1. Put the phone away while studying! Studying takes about 10x longer when you’re constantly interrupted by group chats, social media breaks, and other electronic distractions. You can still use your phone, but…

2. …Schedule phone breaks when studying. A good rule of thumb is that you should focus intensively on work for 45 minutes and then take a ten-minute break. Intense, shorter study sessions like these are far more effective than 6-8-hour study marathons that are constantly interrupted by phones, friends, and other distractions.

3. Write out a detailed schedule as often as possible. Don’t write “Study for chemistry.” Write “Read Ch. 3 of chemistry and copy over class notes.” You should break everything down into very small, actionable tasks that will keep you from procrastinating (it is a lot less overwhelming to start when you know exactly what you need to do)!

Active Studying: Reading isn’t studying! Studying is an active process. Here are 3 ways to study actively and optimally:

1. Take good notes and copy them over. During class, your goal should be just to get down on what the professor says. Don’t worry about making your notes pretty or super organized; that comes later. Simply write down all the important information (including examples, because examples from class often end up on exams). After class, sit down in a quiet place where you are not distracted and copy over your notes by hand. Handwriting your notes is much better for retention than typing! When you are copying your notes, make sure you are thinking about what you’re writing and make note of any questions you have so that you can ask the professor later. Review your copied-over notes several times a week.

2. Make notecards! This is one of the best ways to memorize a large volume of information. Once your notecards are made, pre-test yourself and put the cards into two piles: those you know and those you don’t know. Then learn 2 cards from the “don’t know” pile, put them in the “know” pile, and go through the entire “know” pile to make sure you really know them all. Repeat this procedure until you know all the cards.

3. Teach a friend. Teaching is a great way to master information, so take turns with a classmate and teach each other the material. You’ll benefit both from listening and teaching, and working together is more fun than doing it alone.
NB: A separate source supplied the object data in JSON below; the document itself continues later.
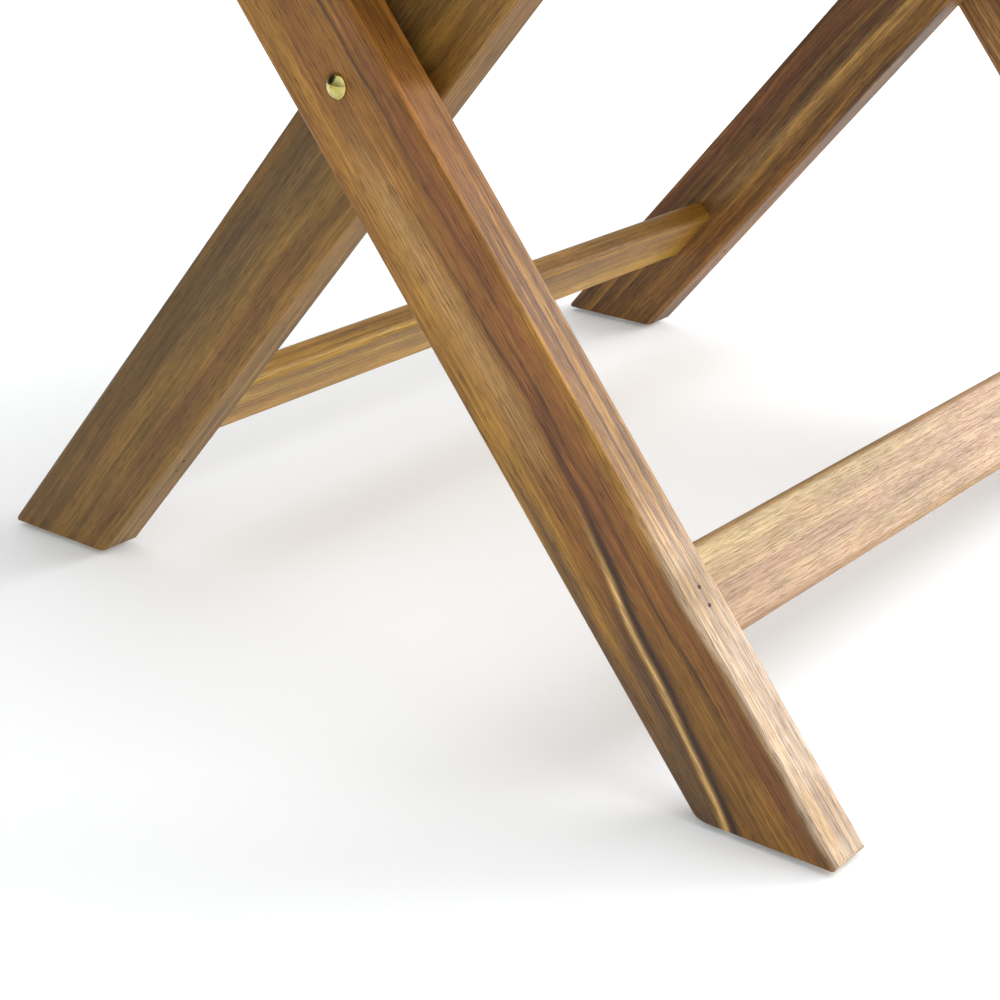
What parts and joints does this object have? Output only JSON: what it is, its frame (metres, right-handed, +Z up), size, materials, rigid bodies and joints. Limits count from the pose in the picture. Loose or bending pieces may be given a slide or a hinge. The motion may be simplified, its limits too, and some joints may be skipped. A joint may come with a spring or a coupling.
{
  "type": "folding picnic table",
  "caption": "Slatted wooden picnic table on two crossed leg frames that spread on pivot bolts, with the top hinged on one frame and hooked over the other's bar.",
  "frame": {"origin": "on the floor under the centre of the table top", "axes": "+X along the table, +Y across it towards the hooks, +Z up"},
  "size_m": [1.2, 0.7, 0.74],
  "materials": {
    "outer_leg_wood": "oiled, satin",
    "inner_leg_wood": "oiled, satin",
    "stretcher_wood": "oiled, satin",
    "bar_wood": "oiled, satin",
    "top_wood": "oiled, satin",
    "batten_wood": "oiled, satin",
    "dowel_wood": "oiled, satin",
    "yellow_zinc": "polished, yellow",
    "screw_steel": "zinc plated",
    "brad": "dark, matt",
    "glide": "clear, moulded",
    "spacer": "black nylon"
  },
  "bodies": {
    "inner_frame": {"inner_leg_left": "inner_leg_wood", "inner_leg_right": "inner_leg_wood", "back_stretcher": "stretcher_wood", "inner_top_bar": "bar_wood", "inner_brads": "brad", "inner_foot_glides": "glide", "inner_glide_nails": "screw_steel", "pivot_bolt_left": "yellow_zinc", "pivot_bolt_right": "yellow_zinc", "pivot_spacers": "spacer", "pivot_washers": "yellow_zinc", "pivot_cap_nuts": "yellow_zinc"},
    "outer_frame": {"outer_leg_left": "outer_leg_wood", "outer_leg_right": "outer_leg_wood", "front_stretcher": "stretcher_wood", "outer_top_bar": "bar_wood", "outer_brads": "brad", "outer_foot_glides": "glide", "outer_glide_nails": "screw_steel"},
    "table_top": {"rim_board_front": "top_wood", "rim_board_back": "top_wood", "rim_board_left": "top_wood", "rim_board_right": "top_wood", "rim_dowels": "dowel_wood", "slat_1": "top_wood", "slat_2": "top_wood", "slat_3": "top_wood", "slat_4": "top_wood", "slat_5": "top_wood", "slat_6": "top_wood", "batten_left": "batten_wood", "batten_right": "batten_wood", "end_batten_left": "batten_wood", "end_batten_right": "batten_wood", "centre_batten": "batten_wood", "batten_screws": "screw_steel", "cross_batten_screws": "screw_steel", "hook_screws": "screw_steel"},
    "hook_left": {"hook_left": "yellow_zinc"},
    "hook_right": {"hook_right": "yellow_zinc"}
  },
  "joints": [
    {"name": "leg_fold", "type": "hinge", "parent": "inner_frame", "child": "outer_frame", "pos_m": [0, 0, 0.365], "axis": [-1, 0, 0], "range_deg": [0, 92]},
    {"name": "top_fold", "type": "hinge", "parent": "inner_frame", "child": "table_top", "pos_m": [0, -0.25637, 0.676], "axis": [-1, 0, 0], "range_deg": [0, 46]},
    {"name": "hook_left_lift", "type": "hinge", "parent": "table_top", "child": "hook_left", "pos_m": [-0.275, 0.19437, 0.68], "axis": [1, 0, 0], "range_deg": [0, 14]},
    {"name": "hook_right_lift", "type": "hinge", "parent": "table_top", "child": "hook_right", "pos_m": [0.275, 0.19437, 0.68], "axis": [1, 0, 0], "range_deg": [0, 14]}
  ],
  "couplings": [
    {"joint": "top_fold", "follows": "leg_fold", "ratio": 0.5}
  ]
}
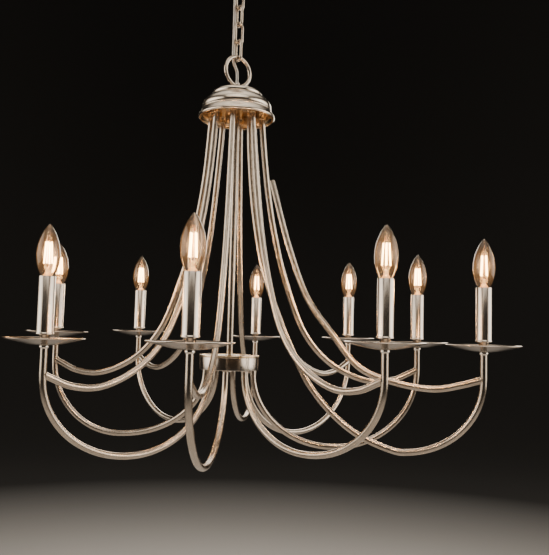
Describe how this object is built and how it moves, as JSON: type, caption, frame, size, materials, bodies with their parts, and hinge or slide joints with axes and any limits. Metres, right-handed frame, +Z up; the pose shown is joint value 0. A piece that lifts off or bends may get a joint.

Professor Relationships: Getting to know your professors is a whole different ballgame from knowing your high school teachers. In high school, your teachers knew you without any effort on your part. This will not be the case in college. Here are three ways to develop good relationships with your professors and set yourself apart from other students in your professors’ eyes:

1. Communicate professionally. Students are used to communicating via text and social media, which doesn’t fly with professors. You should think of every email as professional correspondence and treat it accordingly. This means using proper capitalization, punctuation, and grammar and observing basic manners and politeness.

2. Behave yourself in class. Put your phones away (it is rude and disrespectful to text while your professor is talking). Come to class prepared and ready to ask good questions and volunteer.

3. Visit office hours for reasons other than complaining about a grade. Professors love to talk about themselves, so ask them questions! How did they become interested in their area of study? What drew them to academia? What advice do they have for students? Doing this will help them get to know you and allow you to have a deeper connection with them – which can translate to excellent letters of recommendation, networking help, and more.